I would have to echo some of the other comments, this is a dog from poor breeding, that you're having a hard time with now. As your dog gets older, he will be significantly harder to work with, especially with a newborn on the way. It will simply not be possible to spend the amount of time needed with your pup, with a newborn. Won't happen. I would consider rehoming while he is still young and easy to place, by contacting a local rescue. This is not failing, it's doing the responsible thing, and keeping your pups best interests in mind.
To the part I bolded: ABSOLUTELY!
 
#33 ·
I am going to echo what everyone else said. I would say its possible to do both but only if you already had a child and had an idea of what to already expect. You say this is your first child? On top of that adding a poorly bred high energy Doberman? That is under socialized. A pup that needs more work than a dobe pup that is from great breeding and socialized.

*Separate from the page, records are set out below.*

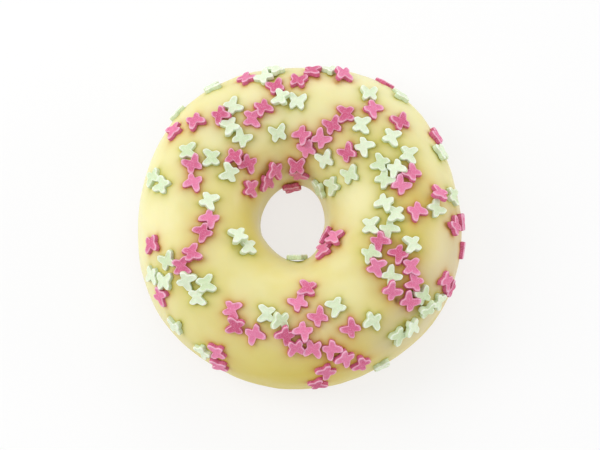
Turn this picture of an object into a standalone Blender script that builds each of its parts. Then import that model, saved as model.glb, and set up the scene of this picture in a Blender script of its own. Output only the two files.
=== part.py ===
"""A ring doughnut, dipped in pale yellow icing and strewn with pressed sugar butterflies.

Metres, +Z up. The doughnut lies on z = 0 with the middle of its outline over the origin.
"""

import math
import random

import bmesh
import bpy
from mathutils import Matrix, Vector

# The ring, measured over the icing
OUTER_RADIUS = 0.0470
HOLE_RADIUS = 0.0107
CROWN_HEIGHT = 0.0310
WAIST_HEIGHT = 0.0135
BASE_DEPTH = 0.0144  # how far below the waist the section would reach if its base weren't flat
SQUARENESS = 0.90  # 1 makes the section an ellipse, and less makes it squarer
RING_MIDDLE = (-0.0007, 0.0010)  # butterflies stand out further on the other side

# Each wave is how many crests go round the ring, its size, and where one crest is, in degrees
OUTER_WAVES = ((2, 0.0003, 82), (4, 0.0005, 48), (5, 0.0004, -15))
HOLE_WAVES = ((1, 0.0020, 158), (2, 0.0014, 90), (4, 0.0003, 0))
CROWN_WAVES = ((2, 0.0005, 20), (3, 0.0003, 75))

# The icing
ICING_THICKNESS = 0.0015
GAP = 0.0004  # between the icing and the dough under it
COVER = ICING_THICKNESS + GAP
SECTION_RADIUS = 0.0170
LIP_LENGTH = 0.0016  # how far from its edge the icing reaches its full thickness
BEAD = 0.35  # how much thicker the icing gathers just above its edge
BEAD_DISTANCE = 0.0030
BEAD_LENGTH = 0.0022
OUTER_DIP = 26  # how far below the waist the icing ends outside, in degrees of the section
INNER_DIP = 20  # and in the hole
OUTER_DIP_WAVES = ((3, 3.0, 40), (5, 2.2, 10), (8, 1.6, 25))
INNER_DIP_WAVES = ((2, 3.0, 60), (5, 2.0, 30))

# The butterflies, pressed from a flat sheet. One side's corners: degrees from the nose, and how far
# out. The nose, the notch between the fore wing and the hind wing, and the tail are the near ones.
WING_CORNERS = (
    (0, 0.00130),
    (35, 0.00345),
    (60, 0.00305),
    (95, 0.00180),
    (120, 0.00250),
    (150, 0.00290),
    (180, 0.00125),
)
SUGAR_THICKNESS = 0.0018
SINK = 0.0008  # how deep a butterfly's lowest corner sits in the icing
SPACING = 0.0038  # how far a butterfly falls from the others, if its handful has room
TRIES = 40
LEAN_REACH = 0.0052  # a butterfly nearer than this to an earlier one leans on it
LEAN_EASE = 0.0013  # and when nearer by this, it leans its most
MOST_LEAN = 24
LOOSE_TILT = 8  # the most that one tilts by chance
SEED = 217

# Handfuls of butterflies: degrees round the ring, degrees up the section (0 is the outer waist,
# 90 the crown, 180 the hole), how many pink, how many mint, and how far they spread
HANDFULS = (
    (353, 21, 3, 0, 0.005),
    (355, 62, 1, 1, 0.005),
    (350, 92, 0, 4, 0.006),
    (8, 44, 1, 1, 0.005),
    (13, 90, 2, 1, 0.005),
    (24, 20, 1, 1, 0.006),
    (26, 82, 0, 3, 0.004),
    (27, 130, 0, 2, 0.005),
    (36, 68, 1, 1, 0.004),
    (48, 87, 0, 2, 0.004),
    (52, 27, 1, 1, 0.007),
    (56, 105, 3, 0, 0.006),
    (58, 73, 1, 1, 0.004),
    (62, 145, 0, 2, 0.006),
    (74, 44, 1, 1, 0.003),
    (82, 125, 3, 0, 0.004),
    (91, 51, 2, 0, 0.005),
    (91, 159, 2, 0, 0.003),
    (101, 188, 1, 0, 0.001),
    (95, 104, 0, 2, 0.006),
    (95, 77, 1, 1, 0.004),
    (106, 35, 1, 2, 0.007),
    (115, 81, 2, 0, 0.004),
    (119, 148, 2, 0, 0.004),
    (128, 85, 1, 3, 0.006),
    (136, 38, 2, 2, 0.010),
    (141, 137, 2, 0, 0.006),
    (147, 100, 1, 2, 0.005),
    (153, 68, 1, 1, 0.005),
    (173, 44, 0, 2, 0.006),
    (176, 98, 2, 1, 0.006),
    (195, 96, 1, 0, 0.001),
    (198, 52, 1, 1, 0.005),
    (207, 37, 1, 2, 0.005),
    (208, 72, 2, 0, 0.004),
    (219, 66, 0, 3, 0.004),
    (224, 120, 0, 2, 0.007),
    (228, 20, 0, 2, 0.007),
    (242, 20, 2, 0, 0.004),
    (243, 70, 3, 0, 0.006),
    (256, 81, 0, 2, 0.003),
    (267, 163, 0, 1, 0.001),
    (268, 67, 3, 0, 0.003),
    (276, 24, 2, 0, 0.005),
    (282, 50, 3, 0, 0.005),
    (278, 92, 3, 1, 0.007),
    (295, 12, 1, 1, 0.005),
    (297, 68, 1, 1, 0.004),
    (311, 32, 0, 2, 0.004),
    (314, 137, 3, 0, 0.006),
    (315, 77, 1, 1, 0.004),
    (324, 38, 1, 3, 0.006),
    (329, 69, 2, 0, 0.004),
    (332, 20, 2, 0, 0.004),
    (332, 88, 3, 2, 0.006),
)

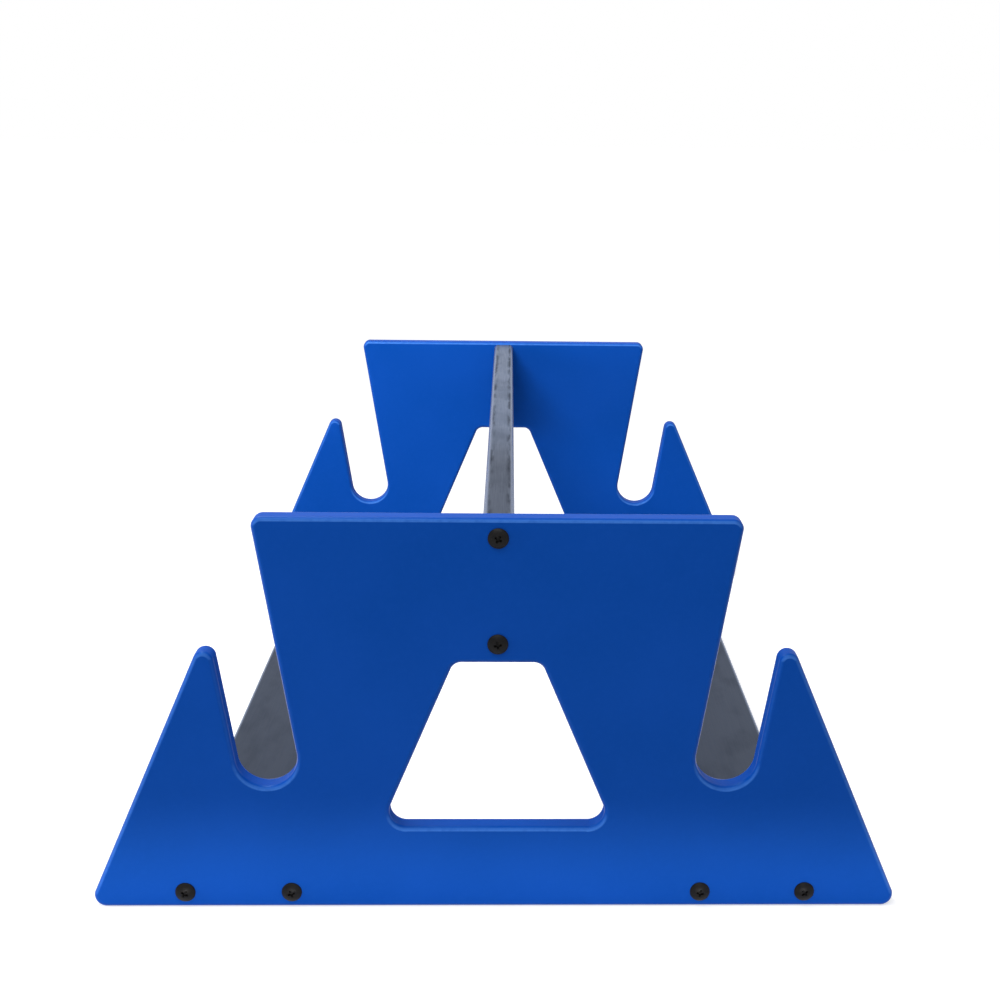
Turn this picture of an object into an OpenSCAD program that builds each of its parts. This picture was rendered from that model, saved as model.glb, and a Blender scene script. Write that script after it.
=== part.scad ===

Rehome her, wait a few months, spend time with your child and get Used to having a baby around and once you get the hang of that find a rescue dobe older in age that does great with children. I think first time dobe owners do well with owning an adult first so that when they get a puppy later they have an idea how to raise them.

If she isn't socialize with humans in general I can't imagine what she might be like with a new born. She is still adjusting to her new home on top of the added emotions of a baby on the way and the emotions when they baby arrives. Wow, as a puppy that is from not so great breeding I can't imagine how that's going to feel.
 
#34 ·
I just want to add that the longer you wait, the harer it may be to find a home and the more bad habits she's going to develop. I believe it is in her best interst to rehome her now vs later.
 
#35 ·
Well thanks for the advice. She isnt a terrorist puppy and i actually left to do shopping today and came home and she wasnt barking at all. She isnt chewing on things. She knows the word No. She is doing terrific at potty training since she is getting used to going out at the same time as my other pooch. She isnt mouthing anymore. I guess with pregnancy the little things were getting to me. Which is understandable and i know everyone thinks its the best idea to rehome her but your figuring on me ALONE taking care of her and raising her. When i have a boyfriend who works with her and can tend to taking her out in the yard a couple times a day and draining her energy while i take care of the newborn and visa versa and spending time with training. I know a newborn is going to take up 90% of my time the first few months and this is where im glad to have a good boyfriend who loves animals that can take up my slack when im worn out. Its not impossible to raise her right just bit a little more difficult is all. If in 2 weeks i dont feel i can handle the situation or things get worse instead of better with working with her then i will consider the options of rehoming or rescue. I sat down last night with her and finally got her interested in the treats and she learned to sit within a matter of minutes. So it isnt like she isnt smart i think its more so she had to many distractions.
 
#38 ·
I know a newborn is going to take up 90% of my time the first few months and this is where im glad to have a good boyfriend who loves animals that can take up my slack when im worn out.
The problem with this thought is that when you're worn out, he will be taking up the slack with your BABY, not to mention helping you with all of the other tasks you're probably going to be do tired to do like the dishes, the laundry, the cleaning, the cooking, the groceries, etc.